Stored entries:
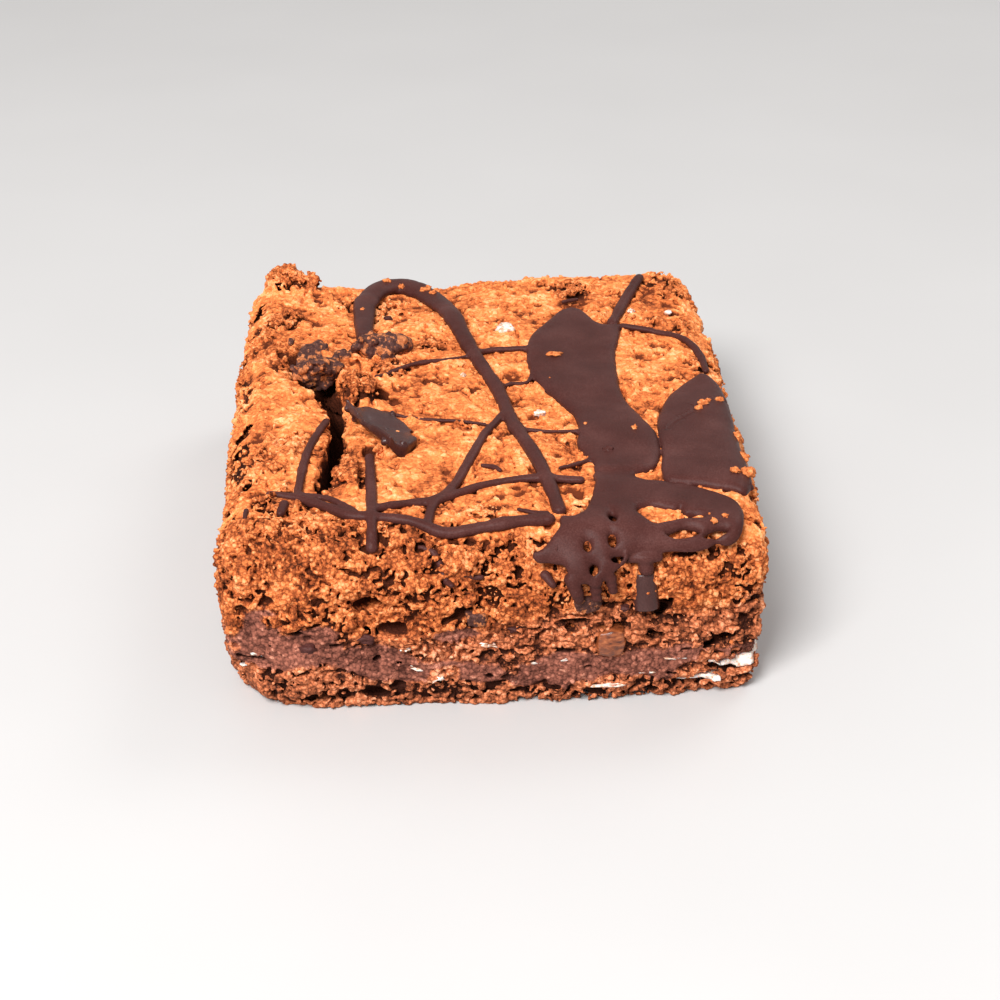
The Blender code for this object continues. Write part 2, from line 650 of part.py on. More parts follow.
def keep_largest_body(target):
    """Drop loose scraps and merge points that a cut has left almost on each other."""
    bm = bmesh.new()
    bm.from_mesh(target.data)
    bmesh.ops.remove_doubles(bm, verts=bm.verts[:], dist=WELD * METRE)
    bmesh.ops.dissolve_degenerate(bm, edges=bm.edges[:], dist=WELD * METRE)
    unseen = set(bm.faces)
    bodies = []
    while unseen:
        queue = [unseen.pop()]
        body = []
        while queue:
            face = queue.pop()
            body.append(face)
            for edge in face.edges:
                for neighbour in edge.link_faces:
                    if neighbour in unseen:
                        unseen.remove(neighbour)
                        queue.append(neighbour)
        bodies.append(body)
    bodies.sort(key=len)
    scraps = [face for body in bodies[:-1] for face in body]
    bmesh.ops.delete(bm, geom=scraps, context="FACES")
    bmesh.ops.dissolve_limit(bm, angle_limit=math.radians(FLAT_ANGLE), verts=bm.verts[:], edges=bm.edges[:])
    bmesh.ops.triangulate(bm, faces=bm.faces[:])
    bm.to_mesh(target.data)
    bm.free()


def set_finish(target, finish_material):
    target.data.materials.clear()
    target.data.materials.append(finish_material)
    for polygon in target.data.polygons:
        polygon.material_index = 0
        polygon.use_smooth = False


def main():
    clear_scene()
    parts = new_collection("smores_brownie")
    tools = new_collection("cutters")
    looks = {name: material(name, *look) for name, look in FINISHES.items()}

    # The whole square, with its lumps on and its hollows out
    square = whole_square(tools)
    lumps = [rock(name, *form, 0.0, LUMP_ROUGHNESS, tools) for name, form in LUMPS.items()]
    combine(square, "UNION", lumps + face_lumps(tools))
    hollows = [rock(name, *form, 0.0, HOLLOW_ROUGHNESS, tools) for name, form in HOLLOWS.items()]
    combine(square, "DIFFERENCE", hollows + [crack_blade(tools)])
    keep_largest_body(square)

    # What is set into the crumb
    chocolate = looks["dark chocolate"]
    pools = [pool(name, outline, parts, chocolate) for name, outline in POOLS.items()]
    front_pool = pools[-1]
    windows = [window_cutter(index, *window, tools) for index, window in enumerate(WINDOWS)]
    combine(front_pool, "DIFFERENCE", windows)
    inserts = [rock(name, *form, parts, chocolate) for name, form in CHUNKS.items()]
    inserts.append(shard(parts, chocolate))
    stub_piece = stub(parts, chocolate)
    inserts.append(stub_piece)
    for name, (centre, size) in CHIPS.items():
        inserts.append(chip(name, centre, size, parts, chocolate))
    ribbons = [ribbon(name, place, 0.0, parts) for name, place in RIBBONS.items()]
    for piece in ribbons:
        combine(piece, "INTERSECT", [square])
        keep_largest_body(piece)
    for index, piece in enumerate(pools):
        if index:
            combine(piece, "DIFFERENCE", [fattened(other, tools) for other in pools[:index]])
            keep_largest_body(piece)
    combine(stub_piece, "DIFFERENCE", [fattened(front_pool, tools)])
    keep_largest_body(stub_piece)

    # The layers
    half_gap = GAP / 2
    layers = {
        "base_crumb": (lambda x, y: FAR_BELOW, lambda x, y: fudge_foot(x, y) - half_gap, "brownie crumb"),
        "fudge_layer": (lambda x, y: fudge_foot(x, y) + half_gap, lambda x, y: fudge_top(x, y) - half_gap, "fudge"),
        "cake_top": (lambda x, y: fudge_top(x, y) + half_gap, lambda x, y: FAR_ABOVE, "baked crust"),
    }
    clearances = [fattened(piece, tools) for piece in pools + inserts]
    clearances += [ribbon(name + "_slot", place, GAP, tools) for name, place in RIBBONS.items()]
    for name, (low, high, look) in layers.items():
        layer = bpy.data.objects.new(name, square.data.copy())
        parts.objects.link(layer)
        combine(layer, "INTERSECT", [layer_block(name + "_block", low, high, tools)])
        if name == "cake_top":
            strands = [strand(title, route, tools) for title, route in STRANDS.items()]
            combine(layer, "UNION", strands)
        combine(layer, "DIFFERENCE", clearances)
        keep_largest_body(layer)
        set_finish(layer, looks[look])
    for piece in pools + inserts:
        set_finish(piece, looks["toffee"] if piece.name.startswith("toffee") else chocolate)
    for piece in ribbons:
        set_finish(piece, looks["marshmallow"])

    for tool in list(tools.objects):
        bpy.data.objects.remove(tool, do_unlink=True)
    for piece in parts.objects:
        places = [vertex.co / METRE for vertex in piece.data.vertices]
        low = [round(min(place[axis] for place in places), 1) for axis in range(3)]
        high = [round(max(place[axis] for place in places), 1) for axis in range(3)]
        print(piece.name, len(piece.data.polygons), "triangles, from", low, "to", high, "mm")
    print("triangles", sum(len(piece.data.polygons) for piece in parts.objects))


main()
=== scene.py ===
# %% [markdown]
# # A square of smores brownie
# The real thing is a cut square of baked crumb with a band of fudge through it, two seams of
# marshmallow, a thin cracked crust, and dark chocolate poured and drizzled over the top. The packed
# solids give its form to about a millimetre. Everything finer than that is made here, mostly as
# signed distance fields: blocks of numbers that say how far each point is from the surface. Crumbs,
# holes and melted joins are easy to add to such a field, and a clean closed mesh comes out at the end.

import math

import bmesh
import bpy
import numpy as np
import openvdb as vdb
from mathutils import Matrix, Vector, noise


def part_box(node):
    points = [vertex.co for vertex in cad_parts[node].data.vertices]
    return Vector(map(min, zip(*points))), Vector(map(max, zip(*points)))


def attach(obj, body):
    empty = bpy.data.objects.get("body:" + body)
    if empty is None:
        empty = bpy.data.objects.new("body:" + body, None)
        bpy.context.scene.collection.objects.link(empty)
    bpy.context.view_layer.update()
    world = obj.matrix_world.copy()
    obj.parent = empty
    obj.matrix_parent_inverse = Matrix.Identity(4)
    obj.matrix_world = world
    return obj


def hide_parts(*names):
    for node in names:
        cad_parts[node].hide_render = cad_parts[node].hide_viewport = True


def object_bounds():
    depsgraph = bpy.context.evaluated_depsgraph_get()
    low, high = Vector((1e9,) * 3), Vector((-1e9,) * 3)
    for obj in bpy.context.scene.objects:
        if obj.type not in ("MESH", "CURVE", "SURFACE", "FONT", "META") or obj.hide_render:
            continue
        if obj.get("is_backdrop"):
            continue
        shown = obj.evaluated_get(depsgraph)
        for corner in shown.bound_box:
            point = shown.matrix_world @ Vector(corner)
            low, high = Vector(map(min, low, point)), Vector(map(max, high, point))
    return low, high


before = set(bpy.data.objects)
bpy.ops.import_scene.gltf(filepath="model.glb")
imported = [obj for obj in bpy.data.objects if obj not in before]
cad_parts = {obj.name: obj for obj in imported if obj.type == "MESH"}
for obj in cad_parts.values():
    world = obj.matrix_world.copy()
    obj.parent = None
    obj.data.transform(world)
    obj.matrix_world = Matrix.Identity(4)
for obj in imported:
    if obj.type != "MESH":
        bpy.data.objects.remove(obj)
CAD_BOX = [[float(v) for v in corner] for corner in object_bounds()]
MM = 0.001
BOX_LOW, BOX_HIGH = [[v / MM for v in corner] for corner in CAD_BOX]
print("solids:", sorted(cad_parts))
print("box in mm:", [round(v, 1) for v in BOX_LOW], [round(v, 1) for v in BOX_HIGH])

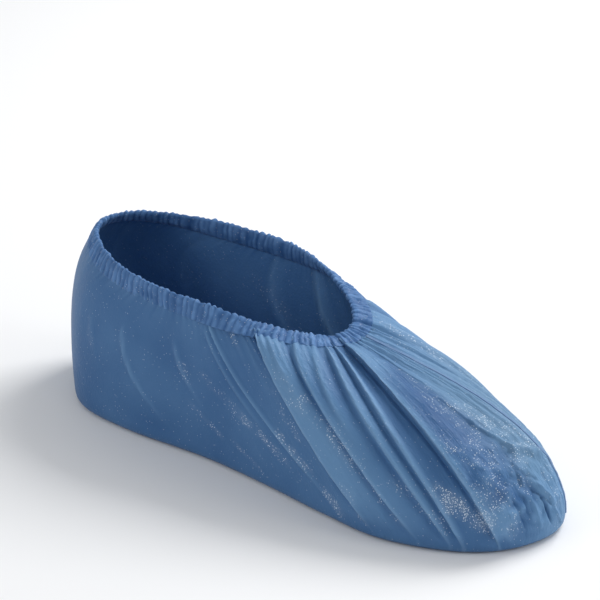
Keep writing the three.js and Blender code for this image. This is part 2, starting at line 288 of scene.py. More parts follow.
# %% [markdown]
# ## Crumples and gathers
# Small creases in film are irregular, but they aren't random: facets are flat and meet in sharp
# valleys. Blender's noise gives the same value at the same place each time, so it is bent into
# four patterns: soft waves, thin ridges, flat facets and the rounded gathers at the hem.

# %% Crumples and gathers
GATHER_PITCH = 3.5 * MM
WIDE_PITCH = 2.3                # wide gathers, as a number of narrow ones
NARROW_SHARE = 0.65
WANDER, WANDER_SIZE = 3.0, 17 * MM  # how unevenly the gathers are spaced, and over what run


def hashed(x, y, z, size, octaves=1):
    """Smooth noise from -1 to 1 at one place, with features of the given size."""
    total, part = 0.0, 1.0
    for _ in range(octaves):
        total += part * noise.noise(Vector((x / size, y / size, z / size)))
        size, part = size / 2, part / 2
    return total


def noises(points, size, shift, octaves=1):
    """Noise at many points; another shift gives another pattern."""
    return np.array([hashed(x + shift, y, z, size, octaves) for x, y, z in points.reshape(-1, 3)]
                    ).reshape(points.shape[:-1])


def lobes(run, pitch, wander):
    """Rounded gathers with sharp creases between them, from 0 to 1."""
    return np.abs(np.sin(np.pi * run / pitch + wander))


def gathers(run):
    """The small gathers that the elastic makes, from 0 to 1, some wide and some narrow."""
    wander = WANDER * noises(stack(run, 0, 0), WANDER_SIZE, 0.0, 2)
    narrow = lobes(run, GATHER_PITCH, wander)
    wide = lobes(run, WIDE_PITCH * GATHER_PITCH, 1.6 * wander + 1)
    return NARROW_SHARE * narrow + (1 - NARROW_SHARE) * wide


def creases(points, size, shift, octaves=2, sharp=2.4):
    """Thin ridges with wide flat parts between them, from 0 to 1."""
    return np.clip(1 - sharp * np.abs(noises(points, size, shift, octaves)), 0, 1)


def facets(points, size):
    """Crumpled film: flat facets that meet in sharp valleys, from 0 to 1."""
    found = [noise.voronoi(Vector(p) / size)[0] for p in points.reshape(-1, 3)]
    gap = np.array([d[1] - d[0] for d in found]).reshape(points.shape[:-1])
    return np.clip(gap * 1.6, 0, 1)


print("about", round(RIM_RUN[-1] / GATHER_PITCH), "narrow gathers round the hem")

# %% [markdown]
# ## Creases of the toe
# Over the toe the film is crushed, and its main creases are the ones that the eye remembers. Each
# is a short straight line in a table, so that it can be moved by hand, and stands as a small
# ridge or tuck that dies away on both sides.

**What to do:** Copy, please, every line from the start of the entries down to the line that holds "polygon.use_smooth = False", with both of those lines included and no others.

**Answer to the exercise:**
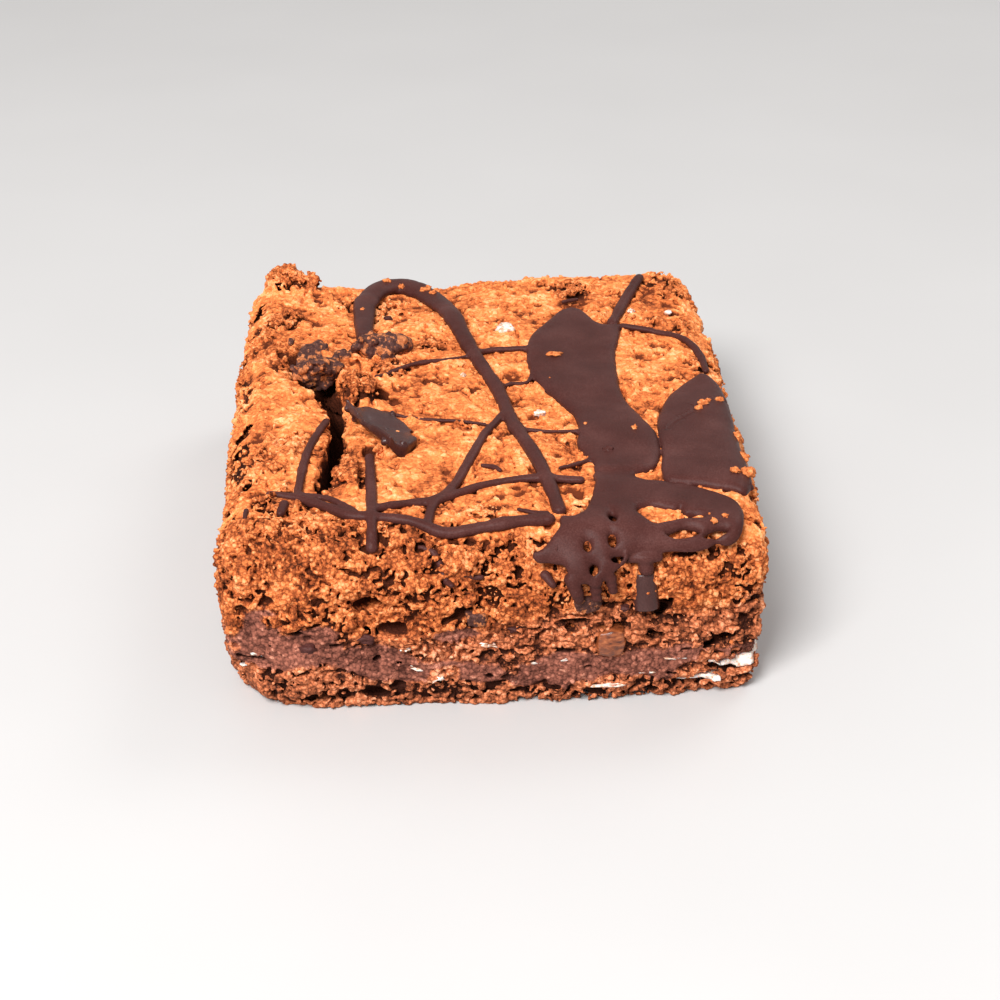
The Blender code for this object continues. Write part 2, from line 650 of part.py on. More parts follow.
def keep_largest_body(target):
    """Drop loose scraps and merge points that a cut has left almost on each other."""
    bm = bmesh.new()
    bm.from_mesh(target.data)
    bmesh.ops.remove_doubles(bm, verts=bm.verts[:], dist=WELD * METRE)
    bmesh.ops.dissolve_degenerate(bm, edges=bm.edges[:], dist=WELD * METRE)
    unseen = set(bm.faces)
    bodies = []
    while unseen:
        queue = [unseen.pop()]
        body = []
        while queue:
            face = queue.pop()
            body.append(face)
            for edge in face.edges:
                for neighbour in edge.link_faces:
                    if neighbour in unseen:
                        unseen.remove(neighbour)
                        queue.append(neighbour)
        bodies.append(body)
    bodies.sort(key=len)
    scraps = [face for body in bodies[:-1] for face in body]
    bmesh.ops.delete(bm, geom=scraps, context="FACES")
    bmesh.ops.dissolve_limit(bm, angle_limit=math.radians(FLAT_ANGLE), verts=bm.verts[:], edges=bm.edges[:])
    bmesh.ops.triangulate(bm, faces=bm.faces[:])
    bm.to_mesh(target.data)
    bm.free()


def set_finish(target, finish_material):
    target.data.materials.clear()
    target.data.materials.append(finish_material)
    for polygon in target.data.polygons:
        polygon.material_index = 0
        polygon.use_smooth = False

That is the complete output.